## INSTRUCTIONS FOR THE TASK
Write the listing out again, all of it, word for word.

## RAW DATA
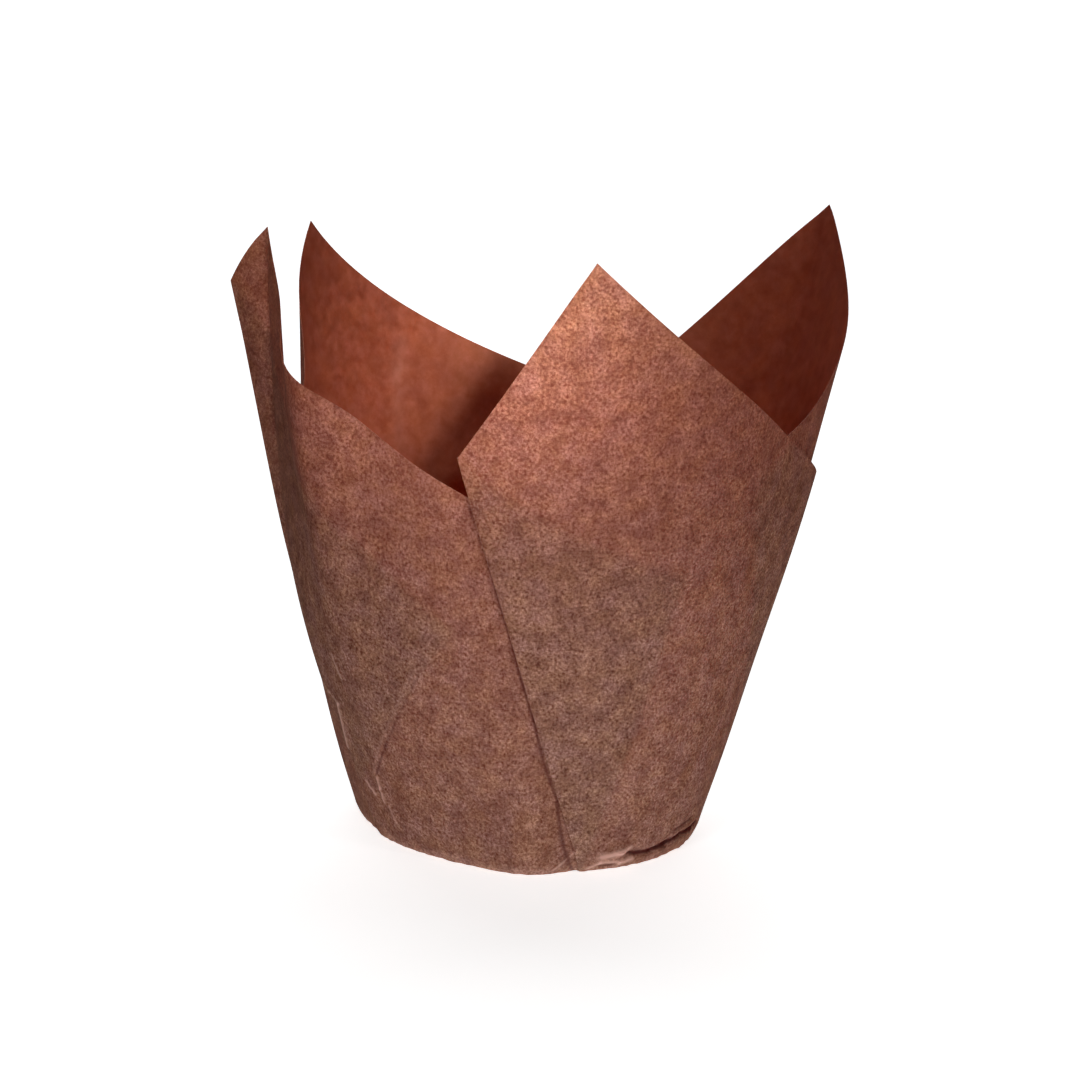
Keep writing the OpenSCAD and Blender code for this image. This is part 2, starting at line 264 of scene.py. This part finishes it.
# Mean of slow cosine waves + sum of fine ones * exp(-rise/fluteH)
# + for each crease height*bell(across)*bell(past its ends) - one eased step across a line
def reliefAt(turn, rise):
    slow = sum(np.cos(np.radians(n * turn) + k * rise + p)
               for n, k, p in zip(waveTurns, waveRise, wavePhase)) / marks["waveCount"]
    fine = sum(np.cos(np.radians(n * turn) + p) for n, p in marks["fluteWaves"])
    out = marks["wave"] * slow * ease(rise / marks["waveFrom"])
    out = out + marks["flutes"] * fine * np.exp(-rise / marks["fluteH"])
    for t0, r0, t1, r1, width, height in marks["creases"]:
        along, across, length = alongLine(turn, rise, (t0, r0), (t1, r1))
        past = np.maximum(np.maximum(-along, along - length), 0)
        out = out + height * bell(across, width) * bell(past, width * marks["creaseEnd"])
    along, across, length = alongLine(turn, rise, marks["stepFrom"], marks["stepTo"])
    lead = ease((along + marks["stepAhead"]) / marks["stepLead"])
    tail = ease((length - along) / (marks["stepTail"] * length))
    side = ease(across / marks["stepWidth"] + 0.5)
    side = side * np.exp(-np.maximum(across, 0) / marks["stepBack"])
    return out - marks["stepDepth"] * lead * tail * side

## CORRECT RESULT
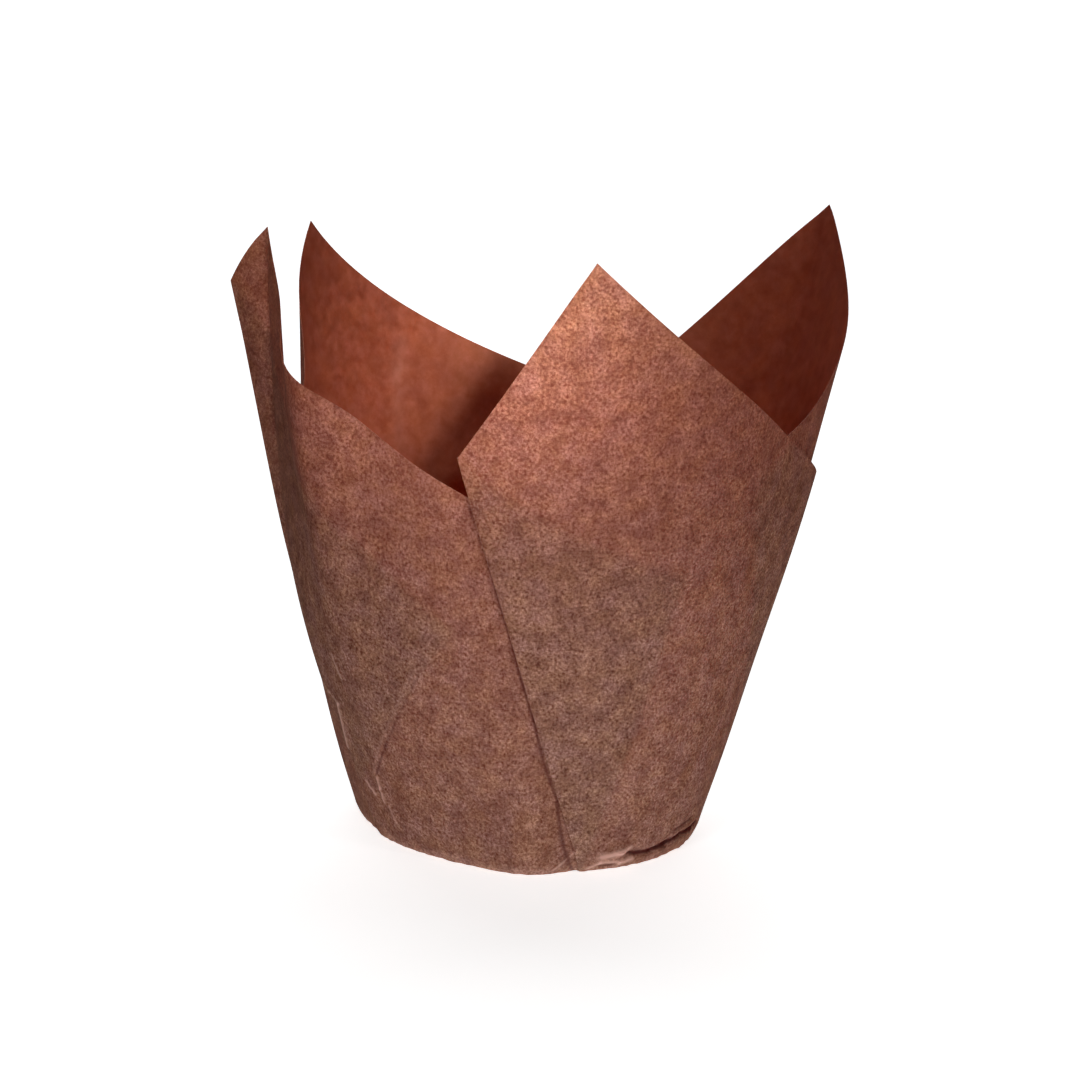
Keep writing the OpenSCAD and Blender code for this image. This is part 2, starting at line 264 of scene.py. This part finishes it.
# Mean of slow cosine waves + sum of fine ones * exp(-rise/fluteH)
# + for each crease height*bell(across)*bell(past its ends) - one eased step across a line
def reliefAt(turn, rise):
    slow = sum(np.cos(np.radians(n * turn) + k * rise + p)
               for n, k, p in zip(waveTurns, waveRise, wavePhase)) / marks["waveCount"]
    fine = sum(np.cos(np.radians(n * turn) + p) for n, p in marks["fluteWaves"])
    out = marks["wave"] * slow * ease(rise / marks["waveFrom"])
    out = out + marks["flutes"] * fine * np.exp(-rise / marks["fluteH"])
    for t0, r0, t1, r1, width, height in marks["creases"]:
        along, across, length = alongLine(turn, rise, (t0, r0), (t1, r1))
        past = np.maximum(np.maximum(-along, along - length), 0)
        out = out + height * bell(across, width) * bell(past, width * marks["creaseEnd"])
    along, across, length = alongLine(turn, rise, marks["stepFrom"], marks["stepTo"])
    lead = ease((along + marks["stepAhead"]) / marks["stepLead"])
    tail = ease((length - along) / (marks["stepTail"] * length))
    side = ease(across / marks["stepWidth"] + 0.5)
    side = side * np.exp(-np.maximum(across, 0) / marks["stepBack"])
    return out - marks["stepDepth"] * lead * tail * side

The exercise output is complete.